Required attributes for the IOData class are defined in #41.

Some remotely related code can be found here: https://github.com/theochem/horton/blob/master/horton/scripts/atomdb.py

[dgasmith]

It would be good to join forces on this, we will begin implementing this kind of tech into two of our codes Elemental and Engine. Both of this will produce and consume schema.

So far we haven't focused too much on the increasing the number of codes that we interface too, but as this ecosystem enters beta that will become a focus. Feel free to join our Slack from any link on the READMEs.

[tovrstra]

@dgasmith That could be interesting and I have considered it, but we seem to have requirements that are not covered in QCEngine. Anyway, your comments would be very much appreciated.

We're not aiming at fully standardizing the interface to QC chemistry codes. We'd just want something pragmatic to generate input files for various use cases. One requirement, which is going against standardizing, is that a user should be able to provide its own template input file, just to make it possible to control uncommon features of a QC code. Similarly, we'd like to keep existing outputs rather than only keeping a condensed summary, because they sometimes contain useful but very code-specific results. (These two points were useful in previous studies.) Would QCEngine somehow be able to deal with these requirements?

[dgasmith]

Generating input files was, granted, not originally not in our purview. However, we have had many requests for this and three of the MolSSI Software fellows have decided to take this on so we have been working to relax this constraint. As this was a decision made about a week ago, progress has been relatively small and we are still working through the best way to accomplish behavior. This is an area where we would really like to join forces on.

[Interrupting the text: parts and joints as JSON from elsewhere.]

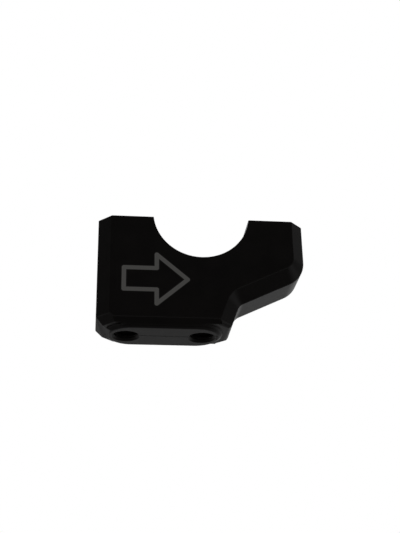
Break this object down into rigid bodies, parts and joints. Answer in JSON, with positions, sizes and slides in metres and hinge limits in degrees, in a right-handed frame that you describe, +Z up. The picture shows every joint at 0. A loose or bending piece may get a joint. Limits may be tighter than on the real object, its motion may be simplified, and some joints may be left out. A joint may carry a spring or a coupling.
{
  "type": "motorcycle bar riser",
  "caption": "Machined aluminium handlebar riser with a half-round bar saddle, an overhanging arm and a bolted foot.",
  "frame": {"origin": "midway between the two foot bolt holes, on the foot's lower face", "axes": "+Z up from the foot to the bar saddle, +X from the foot towards the overhanging arm, +Y along the handlebar"},
  "size_m": [0.0616, 0.0184, 0.0347],
  "materials": {
    "anodised_body": "black anodised, satin, over a finely milled surface"
  },
  "bodies": {
    "root": {"bar_riser": "anodised_body"}
  },
  "joints": []
}
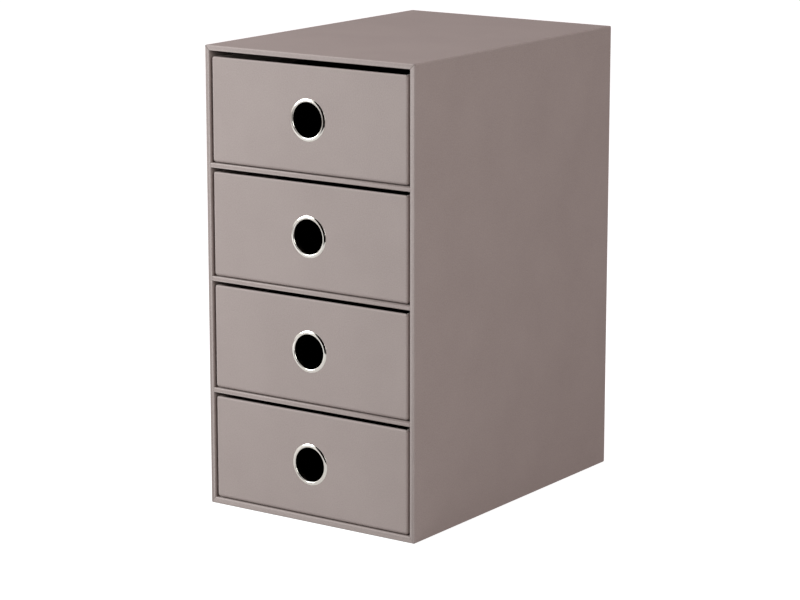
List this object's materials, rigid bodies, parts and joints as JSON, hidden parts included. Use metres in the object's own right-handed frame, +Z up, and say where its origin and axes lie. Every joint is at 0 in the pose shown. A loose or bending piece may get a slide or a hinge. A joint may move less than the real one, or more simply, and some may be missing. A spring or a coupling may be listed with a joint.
{
  "type": "desktop drawer chest",
  "caption": "Free-standing desktop chest of equal shallow drawers in paper-covered greyboard, each pulled by a domed metal finger ring.",
  "frame": {"origin": "centre of the footprint, finger rings included, on the surface the chest stands on", "axes": "+Z up, the drawers open towards -Y, +X to the right seen from the front"},
  "size_m": [0.15, 0.2154, 0.28],
  "materials": {
    "cover_paper": "matte",
    "lining_paper": "matte",
    "greyboard": "matte",
    "ring_metal": "polished"
  },
  "bodies": {
    "case": {"case_top_board": "greyboard", "case_bottom_board": "greyboard", "case_left_board": "greyboard", "case_right_board": "greyboard", "case_back_board": "greyboard", "case_cover_paper": "cover_paper", "case_base_paper": "cover_paper", "case_back_paper": "cover_paper", "case_lining_paper": "lining_paper", "shelf_1_board": "greyboard", "shelf_1_paper": "cover_paper", "shelf_2_board": "greyboard", "shelf_2_paper": "cover_paper", "shelf_3_board": "greyboard", "shelf_3_paper": "cover_paper"},
    "drawer_1": {"drawer_1_front_board": "greyboard", "drawer_1_back_board": "greyboard", "drawer_1_left_board": "greyboard", "drawer_1_right_board": "greyboard", "drawer_1_floor_board": "greyboard", "drawer_1_cover_paper": "cover_paper", "drawer_1_lining_paper": "lining_paper", "drawer_1_ring": "ring_metal", "drawer_1_ring_washer": "ring_metal"},
    "drawer_2": {"drawer_2_front_board": "greyboard", "drawer_2_back_board": "greyboard", "drawer_2_left_board": "greyboard", "drawer_2_right_board": "greyboard", "drawer_2_floor_board": "greyboard", "drawer_2_cover_paper": "cover_paper", "drawer_2_lining_paper": "lining_paper", "drawer_2_ring": "ring_metal", "drawer_2_ring_washer": "ring_metal"},
    "drawer_3": {"drawer_3_front_board": "greyboard", "drawer_3_back_board": "greyboard", "drawer_3_left_board": "greyboard", "drawer_3_right_board": "greyboard", "drawer_3_floor_board": "greyboard", "drawer_3_cover_paper": "cover_paper", "drawer_3_lining_paper": "lining_paper", "drawer_3_ring": "ring_metal", "drawer_3_ring_washer": "ring_metal"},
    "drawer_4": {"drawer_4_front_board": "greyboard", "drawer_4_back_board": "greyboard", "drawer_4_left_board": "greyboard", "drawer_4_right_board": "greyboard", "drawer_4_floor_board": "greyboard", "drawer_4_cover_paper": "cover_paper", "drawer_4_lining_paper": "lining_paper", "drawer_4_ring": "ring_metal", "drawer_4_ring_washer": "ring_metal"}
  },
  "joints": [
    {"name": "drawer_1_slide", "type": "slide", "parent": "case", "child": "drawer_1", "axis": [0, -1, 0], "range_m": [0, 0.21]},
    {"name": "drawer_2_slide", "type": "slide", "parent": "case", "child": "drawer_2", "axis": [0, -1, 0], "range_m": [0, 0.21]},
    {"name": "drawer_3_slide", "type": "slide", "parent": "case", "child": "drawer_3", "axis": [0, -1, 0], "range_m": [0, 0.21]},
    {"name": "drawer_4_slide", "type": "slide", "parent": "case", "child": "drawer_4", "axis": [0, -1, 0], "range_m": [0, 0.21]}
  ]
}
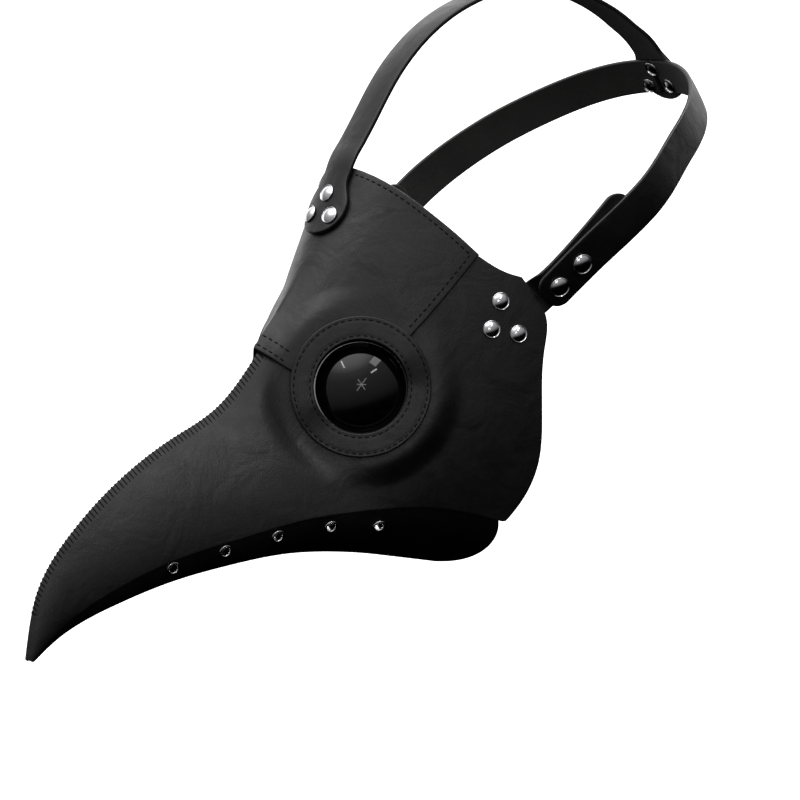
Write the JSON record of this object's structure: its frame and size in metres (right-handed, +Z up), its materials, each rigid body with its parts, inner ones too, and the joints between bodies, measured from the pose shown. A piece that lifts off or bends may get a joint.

We always intended to keep full output files by default as well and we do so for all compute backends that contain them (this is the default for all programs, but Psi4 which will change today). There are stdout/stderr fields for the canonical case and we are still discussing what to do for multiple output files and how to handle that.

We can bring more people to the conversation on our Slack.

[evohringer]

I'm thinking what would be the best way to organize the interface to other QC programs compatible with existing iodata structure.

Here are some thoughts:

• To have one class which writes all input files depending on selected QC program and provided template
• To have parser an output log parser for each QC program as e.g. cp2k, gaussian etc
• Wavefunction containing files have their own load and dump functions since there are more specific.

I just started thinking how to start and was not sure how to proceed: make something specific for one QC program or generic with different options of QC input files as @tovrstra suggested.

[tovrstra]

The parsers could just use the same API as we already have with the loadfunctions for file formats. See e.g. for Gaussian log files https://github.com/theochem/iodata/blob/master/iodata/log.py. (The module name should be renamed for clarity, but that is a separate issue.) For this part, what is being loaded (wavefunctions or other things) does not matter so much, as long as we the quantities to be loaded in iodata.py. If you feel some things are missing, just comment here: #41.

For writing input files, classes seem overkill. Just functions as shown in the first message should cover all the needs. This makes it also fairly easy to move all the shared code to a low-level but generic write_input function, which does not have to be much more than what is already shown in the example. When writing inputs for different QC codes, the main differences are found in how to write out the geometry.

[evohringer]

Thanks for the quick reply. I will write a first version of orca log parser and put all QC input file formats in one file "write_input.py" as functions as you suggested in the beginning.

Once ready I will push the draft versions to get the feedback from all.

[FarnazH]

A note from @tovrstra about a feature not supported in PR #188 when writing Gaussian input files:
"The format of the atom_lines should be configurable, with about the same level of flexibility as the template for the whole input file. See e.g. the Gaussian Molecule Specification: http://gaussian.com/molspec/. For some job types, more information than element and Cartesian coordinates needs to be added (fragment, charge, ...)."

[tovrstra]

@FarnazH I'm going to turn that comment into a separate issue, se we can deal with it in a separate PR to keep things manageable.

[tovrstra]

All points in this issue are addressed. Related issues are #192 (with PR #253) and #221. Feel free to continue discussions there or open new issues if needed.